I saw her and I was in love with her instantly. God loves us that way, you know. It’s not a fleeting thing. It never has been. The arc of history bends toward the love of God. God’s love is a love that is all consuming, which shapes God’s presence in this world and in our lives. God’s love was embodied for a time in this world by Jesus Christ, and now it is supposed to be embodied by us. God saw us and loved us instantly. And we, well, we loved God for about 6 weeks. Our love is not so perfect or so enduring. Our love of God comes and it goes, it ebbs and flows. Sometimes it burns white hot and sometimes it is barely kindled if at all.
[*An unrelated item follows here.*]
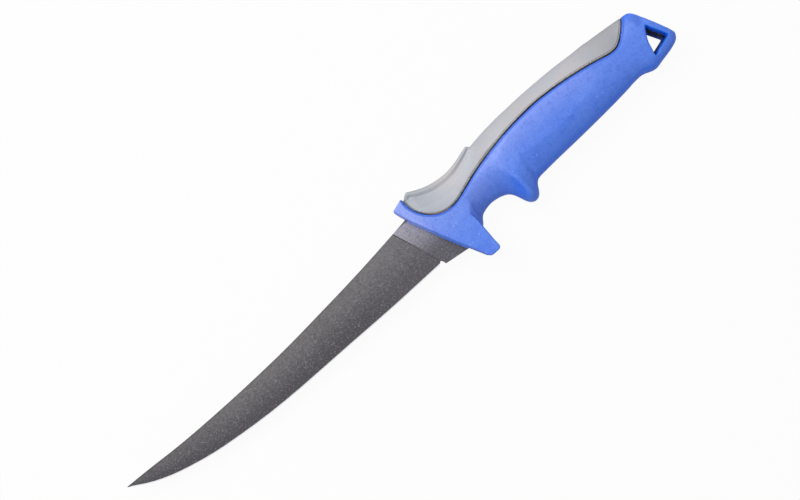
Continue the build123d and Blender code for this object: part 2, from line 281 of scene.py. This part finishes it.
def even_out(mesh, passes):
    """Evens out a mesh, with a step back after each step in, so that it keeps its size."""
    points, edges = read_points(mesh), read_edges(mesh)
    for _ in range(passes):
        points = relaxed(points, edges, STEP_IN)
        points = relaxed(points, edges, STEP_BACK)
    write_points(mesh, points)


def soften(mesh, weights, passes):
    """Smooths a mesh where the weights say, from 0 for not at all to 1 for fully."""
    points, edges = read_points(mesh), read_edges(mesh)
    for _ in range(passes):
        points = relaxed(points, edges, STEP_IN * weights[:, None])
    write_points(mesh, points)


def spread(mesh, values, passes):
    """Values at a mesh's points, evened out with the values at their neighbours."""
    edges = read_edges(mesh)
    count = np.maximum(np.bincount(edges.ravel(), minlength=len(values)), 1)
    for _ in range(passes):
        total = np.bincount(edges[:, 0], values[edges[:, 1]], len(values))
        total += np.bincount(edges[:, 1], values[edges[:, 0]], len(values))
        values = (values + total / count) / 2
    return values


def tree_of(mesh):
    """A mesh's faces, kept so that the nearest one to a point is quick to find."""
    corners = [vertex.co for vertex in mesh.vertices]
    return BVHTree.FromPolygons(corners, [face.vertices for face in mesh.polygons])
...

But the story of Easter reminds us of something important and vital. It reminds us that God is not a God of vengeance and wrath. God is not a God of vendettas and grudges. God is a God of grace. Grace! Do you understand? Grace. God stands here today, looking at you from the span of history looking at you, and says to you through the resurrection of Jesus Christ, “you are special.” You are special in spite of it all, in spite of your failings and sins, in spite of your grudges and your waning passions, in spite of it all, you are special. That, my friends, that is grace. That is Easter. That is who you are.
That man I buried in Scotland, whose mother would not speak to me, I am sad to say I have forgotten his name. It is lost to me, but it is not lost to God. And what fills me with joy and hope is that this Easter Sunday, this grace which you and I experience this day, it was not just for you and me. It was for him too. It was for him in the midst of his demons which drove him to death, the grace of God, the love of Jesus, the empty tomb, it was all for him too.
There was a funeral Friday, but today, today there is a resurrection and that tomb which was left empty so long ago has filled this world with the grace of a loving God. Amen.